The table below shows a description of OSGi Protocol Services:

| Protocol Services | Description |
|---|---|
| HTTP Service | Allows information to be sent and received from OSGi using HTTP. |
| UPnP Device Service | Specifies how OSGi bundles can be developed to interoperate with Universal Plug and Play (UPnP) devices. |
| DMT Admin | Defines an API for managing a device using concepts from the Open Mobile Alliance (OMA) device management specifications. |

The table below shows a description of OSGi Miscellaneous Services:

| Miscellaneous Services | Description |
|---|---|
| Wire Admin | Allows the connection between a Producer service and a Consumer service. |
| XML Parser | The XML Parser service allows a bundle to locate a parser with desired properties and compatibility with JAXP. |
| Measurement and State | The Measurement and State service allows and simplifies the correct handling of measurements in an OSGi service platform. |

== Organization ==
The OSGi Alliance was founded by Ericsson, IBM, Motorola, Sun Microsystems and others in March 1999. Before incorporating as a nonprofit corporation, it was called the Connected Alliance.

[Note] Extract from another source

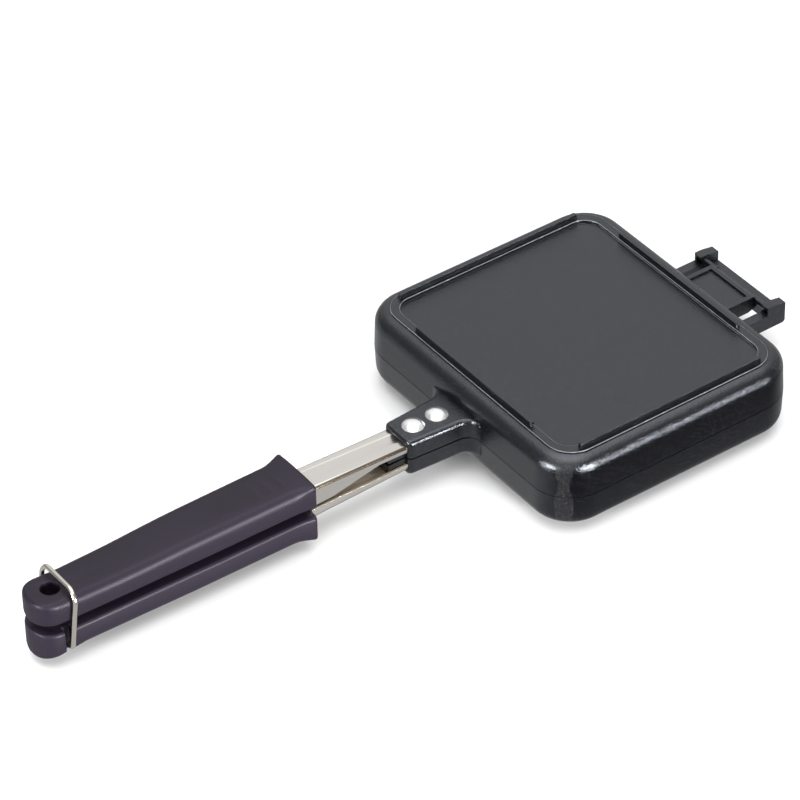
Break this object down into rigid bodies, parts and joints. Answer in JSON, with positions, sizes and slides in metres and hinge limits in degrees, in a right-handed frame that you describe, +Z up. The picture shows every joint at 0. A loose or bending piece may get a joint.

Among its members are (as of February 2015) more than 35 companies from quite different business areas, for example Adobe Systems, Deutsche Telekom, Hitachi, IBM, Liferay, Makewave, NEC, NTT, Oracle, Orange SA, ProSyst, Salesforce, Siemens, Software AG and TIBCO Software.

The Alliance has a board of directors that provides the organization's overall governance. OSGi officers have various roles and responsibilities in supporting the alliance. Technical work is conducted within Expert Groups (EGs) chartered by the board of directors, and non-technical work is conducted in various working groups and committees. The technical work conducted within Expert Groups include developing specifications, reference implementations, and compliance tests. These Expert Groups have produced five major releases of the OSGi specifications (As of 2012).

Dedicated Expert Groups exist for the enterprise, mobile, vehicle and the core platform areas.

The Enterprise Expert Group (EEG) is the newest EG and is addressing Enterprise / Server-side applications.
In November 2007 the Residential Expert Group (REG) started to work on specifications to remotely manage residential/home-gateways.
In October 2003, Nokia, Motorola, IBM, ProSyst and other OSGi members formed a Mobile Expert Group (MEG) that will specify a MIDP-based service platform for the next generation of smart mobile phones, addressing some of the needs that CLDC cannot manage – other than CDC. MEG became part of OSGi as with R4.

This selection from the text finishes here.